When most in the US or UK think of South Africa, we conjure up images of the cosmopolitan capital of Johannesburg, which is also hosting the World Cup this year. Amazingly, this nation has virtually no support for those with autism, and what support there is comes thinly funded despite the massive amount of need.
While organizations such as Autism Speaks in the US have dozens of staff members, Autism South Africa has staff of four. Louise Taylor, Outreach Officer for ASA, succinctly stated, “In reality, we have no money for this project.” According to Taylor, while funds are annually solicited from the government, the amount of bureaucracy and delays involved provides paltry response to the programs the ASA is trying to develop across the country. And as so few people in South Africa are aware of what autism even is, this further complicates outreach to the private sector.
“Those with autism and other developmental issues are hidden away here,” continues Taylor, “people are simply not aware of autism.” To provide additional context beyond autism, she notes that even the stadiums for the 2010 World Cup do not have adequate facilities for those with disabilities.
Despite lack of funds, the ASA forges on with grass-roots awareness programs, conducting weekly “information sessions”– which are free, informal gatherings to teach people about autism and provide basic information and paths for support.

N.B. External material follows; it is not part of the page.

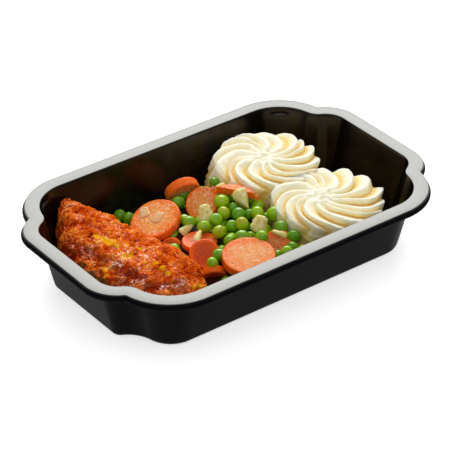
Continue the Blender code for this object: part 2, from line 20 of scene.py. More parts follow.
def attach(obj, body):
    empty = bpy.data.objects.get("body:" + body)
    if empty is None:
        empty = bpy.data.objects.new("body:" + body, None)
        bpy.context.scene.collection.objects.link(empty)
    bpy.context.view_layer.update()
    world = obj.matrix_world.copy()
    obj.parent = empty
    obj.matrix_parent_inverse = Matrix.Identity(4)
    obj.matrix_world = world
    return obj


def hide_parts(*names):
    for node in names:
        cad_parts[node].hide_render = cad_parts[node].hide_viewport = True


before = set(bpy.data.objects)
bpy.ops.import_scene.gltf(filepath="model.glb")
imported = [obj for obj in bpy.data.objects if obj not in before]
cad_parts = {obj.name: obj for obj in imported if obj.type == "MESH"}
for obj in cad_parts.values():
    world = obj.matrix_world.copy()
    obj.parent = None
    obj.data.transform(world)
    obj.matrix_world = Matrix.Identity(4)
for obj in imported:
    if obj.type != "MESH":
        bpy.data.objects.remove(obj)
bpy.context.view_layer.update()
MM = 0.001
print("CAD nodes:", len(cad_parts))

# %% [markdown]
# ## Colours, nodes and meshes
#
# Colours are read off as the sRGB values that a screen shows, while a renderer adds up light in linear
# values, so one function turns the first into the second. A second function adds one shader node with its
# settings and links, which keeps every material below a short list. A third makes a mesh from rows of
# points, because most pieces here are lofts: rows of equal length, skinned one to the next.

# %% Turn a hex colour into linear values
def linear(hex_colour):
    """Linear RGBA of an sRGB hex colour."""
    values = [int(hex_colour[at:at + 2], 16) / 255 for at in (0, 2, 4)]
    return (*[v / 12.92 if v <= 0.04045 else ((v + 0.055) / 1.055) ** 2.4 for v in values], 1.0)


# %% Add a shader node with its settings and links
def add(material, kind, inputs=None, stops=None, **settings):
    """A node of one kind; each input is a value or a socket to link, and a ramp takes its colour stops."""
    node = material.node_tree.nodes.new(kind)
    for name, value in settings.items():
        setattr(node, name, value)
    for number, (position, colour) in enumerate(stops or []):
        if number > 1:
            node.color_ramp.elements.new(position)
        node.color_ramp.elements[number].position = position
        node.color_ramp.elements[number].color = linear(colour)
    for name, value in (inputs or {}).items():
        if isinstance(value, bpy.types.NodeSocket):
            material.node_tree.links.new(value, node.inputs[name])
        else:
            node.inputs[name].default_value = value
    return node


# %% Start a material and finish it
def new_material(name):
    """An empty node material."""
    material = bpy.data.materials.new(name)
    material.use_nodes = True
    material.node_tree.nodes.clear()
    return material


def finish_material(material, **inputs):
    """Give the material its Principled shader; underscores in the names stand for spaces."""
    sockets = {name.replace("_", " "): value for name, value in inputs.items()}
    shader = add(material, "ShaderNodeBsdfPrincipled", sockets)
    add(material, "ShaderNodeOutputMaterial", {"Surface": shader.outputs[0]})
    print(material.name, "has", len(material.node_tree.nodes), "nodes")
    return material


# %% Strew ground pepper over a food
PEPPER_SPACING = 6
PEPPER_WIDTH = 0.72


def pepper_mask(material, place):
    """1 on specks of ground pepper, a few to a slice, else 0."""
    cells = add(material, "ShaderNodeTexVoronoi", {"Vector": place, "Scale": 1 / (PEPPER_SPACING * MM)})
    inputs = {0: cells.outputs["Distance"], 1: PEPPER_WIDTH / 2 / PEPPER_SPACING}
    return add(material, "ShaderNodeMath", inputs, operation="LESS_THAN").outputs[0]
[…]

They also have created informational brochures, translated into several African languages, and a directory of local therapists and private service providers.

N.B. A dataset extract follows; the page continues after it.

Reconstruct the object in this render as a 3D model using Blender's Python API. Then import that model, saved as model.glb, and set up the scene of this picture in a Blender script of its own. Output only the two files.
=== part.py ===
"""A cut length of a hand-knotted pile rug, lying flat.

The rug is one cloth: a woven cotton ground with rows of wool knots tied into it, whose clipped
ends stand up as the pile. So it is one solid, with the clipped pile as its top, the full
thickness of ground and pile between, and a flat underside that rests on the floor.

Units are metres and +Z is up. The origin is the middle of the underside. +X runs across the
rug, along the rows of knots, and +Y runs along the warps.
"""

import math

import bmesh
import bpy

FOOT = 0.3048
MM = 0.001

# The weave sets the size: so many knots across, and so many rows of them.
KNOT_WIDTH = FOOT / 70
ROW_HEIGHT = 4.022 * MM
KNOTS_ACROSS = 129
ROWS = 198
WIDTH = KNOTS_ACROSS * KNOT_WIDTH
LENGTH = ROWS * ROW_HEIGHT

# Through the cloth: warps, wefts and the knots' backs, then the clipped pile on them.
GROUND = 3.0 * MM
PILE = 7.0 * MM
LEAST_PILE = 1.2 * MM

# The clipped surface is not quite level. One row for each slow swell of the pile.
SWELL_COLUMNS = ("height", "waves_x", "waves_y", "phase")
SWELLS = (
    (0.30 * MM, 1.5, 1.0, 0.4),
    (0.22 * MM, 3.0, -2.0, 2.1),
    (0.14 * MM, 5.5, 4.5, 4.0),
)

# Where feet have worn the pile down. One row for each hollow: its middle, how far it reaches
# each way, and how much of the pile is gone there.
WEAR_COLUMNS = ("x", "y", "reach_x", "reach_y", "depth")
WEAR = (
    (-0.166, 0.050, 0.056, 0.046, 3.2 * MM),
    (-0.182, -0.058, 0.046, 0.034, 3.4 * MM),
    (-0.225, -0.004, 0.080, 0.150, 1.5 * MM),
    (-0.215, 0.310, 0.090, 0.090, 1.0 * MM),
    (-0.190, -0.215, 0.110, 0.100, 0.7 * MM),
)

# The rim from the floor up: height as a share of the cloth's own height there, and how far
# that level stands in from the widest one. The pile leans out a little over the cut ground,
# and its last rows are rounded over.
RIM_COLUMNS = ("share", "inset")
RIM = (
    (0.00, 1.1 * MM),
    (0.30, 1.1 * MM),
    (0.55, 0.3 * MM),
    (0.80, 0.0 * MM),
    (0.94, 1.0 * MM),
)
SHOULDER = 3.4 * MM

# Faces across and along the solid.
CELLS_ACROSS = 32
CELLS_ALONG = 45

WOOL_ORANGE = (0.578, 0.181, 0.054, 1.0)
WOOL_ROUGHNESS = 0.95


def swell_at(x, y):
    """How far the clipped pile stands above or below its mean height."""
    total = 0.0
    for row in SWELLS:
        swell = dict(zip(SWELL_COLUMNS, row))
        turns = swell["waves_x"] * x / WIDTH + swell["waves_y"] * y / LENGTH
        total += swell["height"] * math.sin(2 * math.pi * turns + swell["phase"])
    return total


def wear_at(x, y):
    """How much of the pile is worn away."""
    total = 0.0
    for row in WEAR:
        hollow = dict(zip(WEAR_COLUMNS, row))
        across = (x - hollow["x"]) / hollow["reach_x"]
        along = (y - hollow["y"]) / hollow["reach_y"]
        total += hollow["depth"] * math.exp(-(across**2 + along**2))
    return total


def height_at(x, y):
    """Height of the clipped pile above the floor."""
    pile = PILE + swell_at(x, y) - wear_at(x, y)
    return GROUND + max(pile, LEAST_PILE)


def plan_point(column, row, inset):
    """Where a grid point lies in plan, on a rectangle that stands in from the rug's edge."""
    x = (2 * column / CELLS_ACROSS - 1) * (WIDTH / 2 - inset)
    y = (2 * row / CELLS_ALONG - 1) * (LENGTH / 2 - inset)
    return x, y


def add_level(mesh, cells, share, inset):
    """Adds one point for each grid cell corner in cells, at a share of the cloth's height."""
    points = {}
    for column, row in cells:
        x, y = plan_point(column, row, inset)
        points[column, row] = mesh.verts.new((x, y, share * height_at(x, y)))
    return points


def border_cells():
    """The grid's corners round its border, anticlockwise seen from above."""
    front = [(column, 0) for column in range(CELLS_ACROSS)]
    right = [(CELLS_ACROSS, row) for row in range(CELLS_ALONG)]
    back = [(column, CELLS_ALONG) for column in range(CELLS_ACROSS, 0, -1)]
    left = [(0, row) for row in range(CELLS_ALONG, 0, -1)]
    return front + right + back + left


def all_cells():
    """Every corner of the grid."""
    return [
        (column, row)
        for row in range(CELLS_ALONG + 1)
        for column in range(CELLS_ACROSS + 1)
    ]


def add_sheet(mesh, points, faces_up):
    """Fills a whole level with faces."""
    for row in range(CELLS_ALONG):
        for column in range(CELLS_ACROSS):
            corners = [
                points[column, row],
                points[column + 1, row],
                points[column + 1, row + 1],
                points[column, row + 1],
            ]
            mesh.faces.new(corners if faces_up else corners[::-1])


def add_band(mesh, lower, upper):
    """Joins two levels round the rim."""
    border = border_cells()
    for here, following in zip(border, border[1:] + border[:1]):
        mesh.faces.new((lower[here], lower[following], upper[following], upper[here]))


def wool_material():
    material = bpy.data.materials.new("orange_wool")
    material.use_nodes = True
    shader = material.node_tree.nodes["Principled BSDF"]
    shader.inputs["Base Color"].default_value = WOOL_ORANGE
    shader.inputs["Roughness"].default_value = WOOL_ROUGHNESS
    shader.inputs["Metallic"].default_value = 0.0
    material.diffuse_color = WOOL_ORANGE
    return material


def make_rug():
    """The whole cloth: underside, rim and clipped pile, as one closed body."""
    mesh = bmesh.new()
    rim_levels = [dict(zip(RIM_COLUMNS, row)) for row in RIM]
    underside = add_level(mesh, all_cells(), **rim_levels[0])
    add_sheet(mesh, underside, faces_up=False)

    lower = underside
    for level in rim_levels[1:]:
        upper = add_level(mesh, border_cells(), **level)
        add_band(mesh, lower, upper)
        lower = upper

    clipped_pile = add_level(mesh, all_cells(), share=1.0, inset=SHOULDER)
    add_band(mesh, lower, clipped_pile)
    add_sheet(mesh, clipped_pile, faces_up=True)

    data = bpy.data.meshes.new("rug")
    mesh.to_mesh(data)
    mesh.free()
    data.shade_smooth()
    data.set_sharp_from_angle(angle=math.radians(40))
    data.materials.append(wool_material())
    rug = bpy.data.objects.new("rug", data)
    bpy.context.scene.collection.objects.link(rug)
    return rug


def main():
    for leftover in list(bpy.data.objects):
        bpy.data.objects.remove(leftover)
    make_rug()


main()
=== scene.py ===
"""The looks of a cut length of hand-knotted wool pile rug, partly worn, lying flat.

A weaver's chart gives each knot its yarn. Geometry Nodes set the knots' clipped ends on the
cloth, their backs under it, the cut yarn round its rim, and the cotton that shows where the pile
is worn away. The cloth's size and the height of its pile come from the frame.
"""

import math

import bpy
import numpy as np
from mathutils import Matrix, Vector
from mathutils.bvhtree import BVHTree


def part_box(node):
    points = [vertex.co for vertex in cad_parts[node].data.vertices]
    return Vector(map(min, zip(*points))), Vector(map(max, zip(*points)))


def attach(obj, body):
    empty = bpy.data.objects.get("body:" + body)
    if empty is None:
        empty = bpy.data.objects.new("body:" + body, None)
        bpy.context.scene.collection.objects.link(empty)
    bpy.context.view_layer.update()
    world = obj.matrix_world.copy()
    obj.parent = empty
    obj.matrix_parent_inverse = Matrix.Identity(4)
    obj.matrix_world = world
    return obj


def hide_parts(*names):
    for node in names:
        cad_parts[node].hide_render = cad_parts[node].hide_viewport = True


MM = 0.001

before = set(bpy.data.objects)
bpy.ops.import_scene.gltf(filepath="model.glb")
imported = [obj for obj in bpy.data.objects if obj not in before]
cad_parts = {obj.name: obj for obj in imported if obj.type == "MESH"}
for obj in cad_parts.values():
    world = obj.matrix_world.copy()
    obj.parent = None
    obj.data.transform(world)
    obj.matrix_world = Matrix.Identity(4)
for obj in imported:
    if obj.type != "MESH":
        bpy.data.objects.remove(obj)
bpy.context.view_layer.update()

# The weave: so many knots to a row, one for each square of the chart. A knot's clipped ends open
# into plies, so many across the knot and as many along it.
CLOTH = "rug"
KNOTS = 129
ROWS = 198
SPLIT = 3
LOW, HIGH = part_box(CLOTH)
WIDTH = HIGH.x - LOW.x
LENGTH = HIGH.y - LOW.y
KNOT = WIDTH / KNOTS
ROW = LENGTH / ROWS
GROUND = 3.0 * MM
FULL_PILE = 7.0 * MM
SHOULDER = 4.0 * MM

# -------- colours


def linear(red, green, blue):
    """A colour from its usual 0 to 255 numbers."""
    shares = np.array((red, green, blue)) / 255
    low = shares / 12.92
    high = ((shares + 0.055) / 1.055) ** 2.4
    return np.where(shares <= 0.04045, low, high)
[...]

ASA’s efforts, though enthusiastic, are grass-roots and reach only a few at a time. Last year the ASA organized a national conference, which several hundred people attended from around the country. They also regularly send two of their staff into the more remote areas, often places where there is limited and sometimes no electricity. In such rural communities, children with autism are often thought to be “possessed,” tied to trees, and force fed hydrochloric acid to “vomit the demon” out. When at last these various “treatments” have been exhausted, the mother is often expelled from the local area, her child, shunned. Lost and alone, she must move to another town to find hard-to-come-by work to support herself and child.
ASA’s efforts are slow going, and represent a daunting task for so few to try to reach so many. Taylor remarked, “What we really need are some traditional media awareness efforts – television and radio, particularly radio – which can reach the more rural areas of the country, so that people understand what autism is.” Her ideal scenario would be to combine these general awareness efforts with an increase in weekly information sessions and to bring a regional conference to each of the nine provinces of the country annually so that those who could not travel great distances could benefit from the information.